First of all, what I’m describing are legal protections that protect my relationship with the investor. A well-designed legal instrument will protect the interest of both parties. I work with investors—they provide the money, I provide the sweat, and we split the profit or loss 50/50. In my particular situation, usually either myself or my investor is going to want some sort of legal protection.
The best way that we have found to protect ourselves legally is to use a document called a “Deed of Trust”. In California, this is the main document used to secure interest in a property. In other states there are similar documents that serve the same purpose.
What is the deed of trust? The deed of trust is a very simple document. It spells out the legal description of the property, and then the beneficiary, trustor, and trustee. The trustor would be the person whose name is on title, the trustee/beneficiary is you or the investor, whoever it is that is protecting the interest in the property.It also has legal language spelling out what the rights are with the deed of trust, but these will stay constant from document to document.
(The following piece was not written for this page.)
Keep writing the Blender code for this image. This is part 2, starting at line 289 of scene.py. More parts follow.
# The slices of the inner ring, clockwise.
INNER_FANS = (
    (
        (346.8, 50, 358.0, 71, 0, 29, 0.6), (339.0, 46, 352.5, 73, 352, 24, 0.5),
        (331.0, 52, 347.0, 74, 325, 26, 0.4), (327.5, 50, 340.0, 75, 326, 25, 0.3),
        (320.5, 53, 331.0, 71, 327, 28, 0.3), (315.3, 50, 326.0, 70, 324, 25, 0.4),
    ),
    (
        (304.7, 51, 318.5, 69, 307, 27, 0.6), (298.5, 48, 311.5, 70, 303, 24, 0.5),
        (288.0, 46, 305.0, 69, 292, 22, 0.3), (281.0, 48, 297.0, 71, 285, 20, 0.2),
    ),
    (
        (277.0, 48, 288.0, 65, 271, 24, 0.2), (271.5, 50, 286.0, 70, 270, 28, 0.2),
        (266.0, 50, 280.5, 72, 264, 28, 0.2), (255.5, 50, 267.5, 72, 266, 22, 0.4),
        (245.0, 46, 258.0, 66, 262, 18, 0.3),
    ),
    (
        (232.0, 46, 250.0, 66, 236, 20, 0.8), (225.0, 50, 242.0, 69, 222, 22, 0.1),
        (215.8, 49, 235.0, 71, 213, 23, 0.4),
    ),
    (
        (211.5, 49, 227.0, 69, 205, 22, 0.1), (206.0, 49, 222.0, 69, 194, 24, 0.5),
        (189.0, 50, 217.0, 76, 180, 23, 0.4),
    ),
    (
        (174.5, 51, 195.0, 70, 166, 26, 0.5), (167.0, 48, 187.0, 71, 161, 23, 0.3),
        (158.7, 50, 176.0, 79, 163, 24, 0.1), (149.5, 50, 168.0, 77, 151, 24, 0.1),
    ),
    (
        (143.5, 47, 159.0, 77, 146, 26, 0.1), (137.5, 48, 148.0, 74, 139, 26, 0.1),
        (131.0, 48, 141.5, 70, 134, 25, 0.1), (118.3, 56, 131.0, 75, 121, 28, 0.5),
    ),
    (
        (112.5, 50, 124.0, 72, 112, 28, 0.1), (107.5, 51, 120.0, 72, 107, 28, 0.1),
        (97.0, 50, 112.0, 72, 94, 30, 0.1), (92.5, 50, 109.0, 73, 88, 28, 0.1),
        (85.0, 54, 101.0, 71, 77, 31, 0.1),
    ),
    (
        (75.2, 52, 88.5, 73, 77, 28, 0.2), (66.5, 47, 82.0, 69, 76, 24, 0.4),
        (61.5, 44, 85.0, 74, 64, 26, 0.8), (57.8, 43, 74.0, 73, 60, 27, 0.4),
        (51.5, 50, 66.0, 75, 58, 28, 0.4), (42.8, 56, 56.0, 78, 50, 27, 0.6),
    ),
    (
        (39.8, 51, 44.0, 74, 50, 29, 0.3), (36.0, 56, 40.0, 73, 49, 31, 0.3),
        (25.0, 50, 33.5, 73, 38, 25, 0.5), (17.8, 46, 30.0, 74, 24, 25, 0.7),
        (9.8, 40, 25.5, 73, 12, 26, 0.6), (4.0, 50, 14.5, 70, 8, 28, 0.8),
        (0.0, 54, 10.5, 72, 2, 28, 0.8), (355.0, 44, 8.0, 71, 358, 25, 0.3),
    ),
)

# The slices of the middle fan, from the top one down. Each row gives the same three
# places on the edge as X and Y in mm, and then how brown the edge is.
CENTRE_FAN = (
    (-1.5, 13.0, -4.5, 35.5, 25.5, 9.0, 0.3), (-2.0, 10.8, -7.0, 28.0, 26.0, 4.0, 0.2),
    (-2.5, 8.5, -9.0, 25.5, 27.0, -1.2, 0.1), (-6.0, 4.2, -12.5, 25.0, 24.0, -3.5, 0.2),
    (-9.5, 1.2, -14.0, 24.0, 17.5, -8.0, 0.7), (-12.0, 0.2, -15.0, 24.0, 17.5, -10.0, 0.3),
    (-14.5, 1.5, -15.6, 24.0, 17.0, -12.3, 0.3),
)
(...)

The last thing that a deed of trust does is to refer to a note, which details the specific terms of your agreement. This note is the meat and potatoes of the legal protection between yourself and your investor. This note will allow you to detail anything and everything pertaining to the property. How are you dividing the profits? What are the responsibilities of each party? How does either party exit the agreement? A well drawn-up note is absolutely essentially to legally protecting your interest in a property.
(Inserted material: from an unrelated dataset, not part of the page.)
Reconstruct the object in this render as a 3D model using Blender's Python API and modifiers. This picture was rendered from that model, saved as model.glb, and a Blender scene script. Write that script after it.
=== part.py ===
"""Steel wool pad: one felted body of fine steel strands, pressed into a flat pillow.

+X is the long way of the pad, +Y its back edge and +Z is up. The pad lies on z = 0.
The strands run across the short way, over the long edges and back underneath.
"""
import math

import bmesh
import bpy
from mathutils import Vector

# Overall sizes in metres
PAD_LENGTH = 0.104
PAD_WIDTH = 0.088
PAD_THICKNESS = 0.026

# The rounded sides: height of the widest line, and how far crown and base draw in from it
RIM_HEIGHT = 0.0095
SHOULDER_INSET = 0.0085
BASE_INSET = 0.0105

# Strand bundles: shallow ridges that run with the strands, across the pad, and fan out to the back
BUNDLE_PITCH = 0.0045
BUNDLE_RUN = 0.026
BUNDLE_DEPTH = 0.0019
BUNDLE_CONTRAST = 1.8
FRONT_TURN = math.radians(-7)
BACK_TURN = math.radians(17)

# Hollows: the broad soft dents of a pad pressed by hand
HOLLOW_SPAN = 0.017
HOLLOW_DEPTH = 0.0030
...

With these two pieces of information, the deed of trust and the note, we’re able to operate confidently, knowing that our investor’s interests and our own interests are both strongly protected with a binding agreement that spells out the rights of both parties. It’s been useful in the rare cases where I’ve had a fundamental disagreement on the disposition of the property with the investor. Because our note provided clear terms for disengaging ourselves from the situation, we were able to calmly come to a mutual beneficial situation, even if we were not able to continue the investing relationship on that particular property.
So how does one go about drawing up a note and deed of trust, or the equivalent documents for another state? That’s a great question, and one that you can start off with by asking a lawyer. You can get a lawyer to draw up a document that you can use for all of your transactions, modifying only the trustor/trustee/beneficiary, legal description, and investor information. It’s a few thousand dollars, but if you’re investing in dozens of properties a year, it’s well worth the time and money to clarify and protect your legal rights and the rights of your investors.